Let \(p, q, r\) be three statements. Then \( \sim (p \vee (q \wedge r)) \) is equal to

• A. \( (\sim p \wedge \sim q) \wedge (\sim p \wedge \sim r) \)
• B. \( (\sim p \vee \sim q) \wedge (\sim p \vee \sim r) \)
• C. \( (\sim p \wedge \sim q) \vee (\sim p \wedge \sim r) \)
• D. \( (\sim p \vee \sim q) \vee (\sim p \wedge \sim r) \)
• E. \( (\sim p \wedge \sim q) \vee (\sim p \vee \sim r) \)

Hint:

Apply De Morgan step-by-step from outermost brackets inward to avoid mistakes.

Answer 1

The Correct Option is B

Concept: Use De Morgan's laws: \[ \sim (A \vee B) = \sim A \wedge \sim B \] \[ \sim (A \wedge B) = \sim A \vee \sim B \]

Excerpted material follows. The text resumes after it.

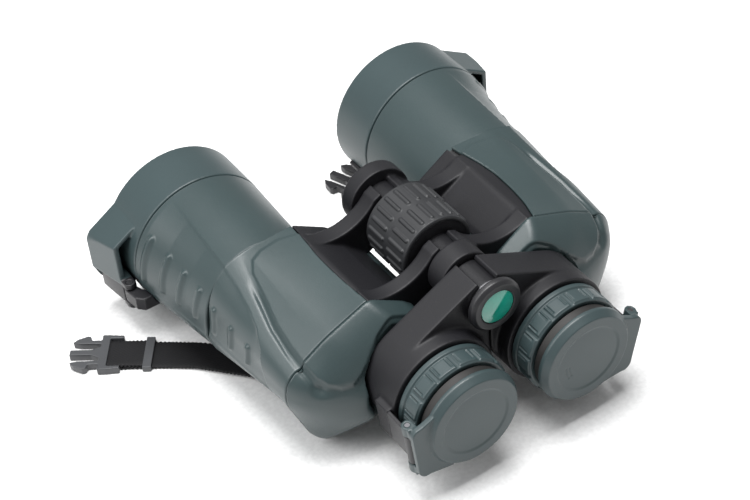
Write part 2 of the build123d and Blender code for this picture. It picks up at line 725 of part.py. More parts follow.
# ---- write every sub-part ----
def both_sides():
    """Pieces that are mirror images on the two sides."""
    return {
        "objective_tube": objective_tube(),
        "barrel_armour": barrel_armour(),
        "objective_doublet": objective_doublet(),
        "objective_cell": objective_cell(),
        "prism_housing": prism_housing(),
        "housing_armour": housing_armour(),
        "prisms": prisms(),
        "prism_shelf": prism_shelf(),
        "objective_cap": objective_cap(),
        "cap_bracket": cap_bracket(),
        "cap_pin": cap_pin(),
        "eyepiece_tube": eyepiece_tube(),
        "eyepiece_lenses": eyepiece_lenses(),
        "eyepiece_ring": eyepiece_ring(),
        "eyecup": eyecup(),
        "strap_lug": strap_lug(),
    }


def main():
    os.makedirs("parts", exist_ok=True)
    for name, shape in both_sides().items():
        for side in ("left", "right"):
            save(f"{side}_{name}", on_side(shape, side))
    leaning = {
        "rear_cover": rear_cover,
        "eye_cap": eye_cap,
        "eye_cap_arm": eye_cap_arm,
        "eye_cap_pin": eye_cap_pin,
    }
    for name, make in leaning.items():
        for side in ("left", "right"):
            save(f"{side}_{name}", on_side(make(side), side))
    for side, route in (("left", LEFT_ROUTE), ("right", RIGHT_ROUTE)):
        save(f"{side}_webbing", webbing(route))
        save(f"{side}_keeper", keeper(route, KEEPER_SETBACK[side]))
        save(f"{side}_buckle", buckle(route))
    save("left_ocular_arm", on_side(ocular_arm("left", HINGE_R), "left"))
    save("right_ocular_arm", ocular_arm("right", HINGE_R + RUNNING))
    save("left_bridge_frame", left_bridge_frame())
    save("right_bridge_frame", right_bridge_frame())
    central = {
        "front_hinge_tube": front_hinge_tube,
        "rear_hinge_tube": rear_hinge_tube,
        "tripod_insert": tripod_insert,
        "focus_hub": focus_hub,
        "focus_grip": focus_grip,
        "spindle": spindle,
        "bridge_hub": bridge_hub,
        "chrome_collar": chrome_collar,
        "emblem_ring": emblem_ring,
        "emblem_dome": emblem_dome,
    }
    for name, make in central.items():
        save(name, make())


main()
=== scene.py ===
import json
import math

import bmesh
import bpy
import numpy as np
from mathutils import Matrix, Vector


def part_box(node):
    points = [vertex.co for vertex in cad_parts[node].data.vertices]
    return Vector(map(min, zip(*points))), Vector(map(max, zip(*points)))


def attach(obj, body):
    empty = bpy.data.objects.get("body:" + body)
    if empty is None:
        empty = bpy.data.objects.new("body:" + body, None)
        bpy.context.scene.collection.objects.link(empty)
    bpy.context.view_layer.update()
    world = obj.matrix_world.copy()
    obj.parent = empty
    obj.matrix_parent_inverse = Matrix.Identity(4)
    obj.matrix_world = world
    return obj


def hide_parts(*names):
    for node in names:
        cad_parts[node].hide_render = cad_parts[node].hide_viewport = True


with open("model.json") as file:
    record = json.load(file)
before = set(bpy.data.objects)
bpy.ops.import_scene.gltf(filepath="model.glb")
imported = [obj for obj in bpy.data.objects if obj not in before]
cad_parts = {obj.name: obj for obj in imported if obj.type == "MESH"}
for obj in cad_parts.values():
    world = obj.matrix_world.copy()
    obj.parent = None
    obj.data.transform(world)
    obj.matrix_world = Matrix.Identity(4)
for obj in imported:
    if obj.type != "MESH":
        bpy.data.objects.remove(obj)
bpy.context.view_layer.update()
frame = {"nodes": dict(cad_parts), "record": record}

# Porro-prism binoculars lying level on a table with their caps closed.
# Lengths are in millimetres until a mesh is written. +Y looks out of the objectives.
# A "station" is a distance behind the front faces of the objective caps.
MM = 0.001
NODES = frame["nodes"]
NODE_BODY = {n: body for body, members in frame["record"]["behaviour"]["bodies"].items() for n in members}
SIDES = {"left": -1, "right": 1}


def slot_of(node):
    """The material slot the record gives a node."""
    return next(s["material_slot"] for s in frame["record"]["subparts"] if s["node"] == node)


def corner_mm(node, which):
    """A corner of a CAD node's box in millimetres; which is 0 for the lowest and 1 for the highest."""
    return np.array(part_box(node)[which]) / MM


FRONT_Y = corner_mm("right_objective_cap", 1)[1]
HINGE_Z = (corner_mm("focus_hub", 0)[2] + corner_mm("focus_hub", 1)[2]) / 2
OPTIC_Z = (corner_mm("right_eyecup", 0)[2] + corner_mm("right_eyecup", 1)[2]) / 2
EYEPIECE_X = (corner_mm("right_eyecup", 0)[0] + corner_mm("right_eyecup", 1)[0]) / 2
OBJECTIVE_X = (corner_mm("right_objective_cell", 0)[0] + corner_mm("right_objective_cell", 1)[0]) / 2
BARREL_START = FRONT_Y - corner_mm("right_barrel_armour", 1)[1]
BARREL_END = FRONT_Y - corner_mm("right_barrel_armour", 0)[1]
HOUSING_END = FRONT_Y - corner_mm("right_housing_armour", 0)[1]
CAP_R = (corner_mm("right_objective_cap", 1)[2] - corner_mm("right_objective_cap", 0)[2]) / 2


# ---- camera ----
# The camera is given by where it stands, where it looks, and its roll.
VIEW_AZIMUTH, VIEW_ELEVATION, VIEW_ROLL = (math.radians(a) for a in (-29.945, 42.288, -5.697))
VIEW_OFFSET = (-39.842, 42.751, 889.035)
VIEW_FOCUS = (0.0, FRONT_Y, OPTIC_Z)
LENS_MM, SENSOR_MM = 93.857, 36.0


def add_camera():
    ca, sa = math.cos(VIEW_AZIMUTH), math.sin(VIEW_AZIMUTH)
    ce, se = math.cos(VIEW_ELEVATION), math.sin(VIEW_ELEVATION)
    level = Vector((ca, sa, 0))
    back = Vector((sa * ce, -ca * ce, se))
    up = back.cross(level)
    cr, sr = math.cos(VIEW_ROLL), math.sin(VIEW_ROLL)
    x_axis = level * cr + up * sr
    y_axis = up * cr - level * sr
    tx, ty, tz = VIEW_OFFSET
    place = Vector(VIEW_FOCUS) - x_axis * tx - y_axis * ty + back * tz
    data = bpy.data.cameras.new("camera")
    data.lens = LENS_MM
    data.sensor_width = SENSOR_MM
    data.clip_start = 0.05
    data.clip_end = 20
    camera = bpy.data.objects.new("camera", data)
    turn = Matrix((x_axis, y_axis, back)).transposed().to_4x4()
    camera.matrix_world = Matrix.Translation(place * MM) @ turn
    bpy.context.scene.collection.objects.link(camera)
    bpy.context.scene.camera = camera


add_camera()


# ---- mesh helpers ----
def y_at(station):
    return FRONT_Y - station


def smooth_step(value, start, end):
    t = np.clip((value - start) / (end - start), 0, 1)
    return t * t * (3 - 2 * t)


def evened(line, rounds):
    """Averages a line's inner points with their neighbours, in place."""
    for _ in range(rounds):
        line[1:-1] = (line[:-2] + 2 * line[1:-1] + line[2:]) / 4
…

Step 1: Apply outer De Morgan
\[ \sim (p \vee (q \wedge r)) = \sim p \wedge \sim(q \wedge r) \]

Step 2: Apply inner De Morgan
\[ \sim(q \wedge r) = \sim q \vee \sim r \]

Step 3: Substitute
\[ = \sim p \wedge (\sim q \vee \sim r) \]

Step 4: Distribute
\[ = (\sim p \wedge \sim q) \vee (\sim p \wedge \sim r) \]

Step 5: Alternative equivalent form
Using distributive identity: \[ = (\sim p \vee \sim q) \wedge (\sim p \vee \sim r) \]

Step 6: Final Answer
\[ \boxed{(\sim p \vee \sim q) \wedge (\sim p \vee \sim r)} \]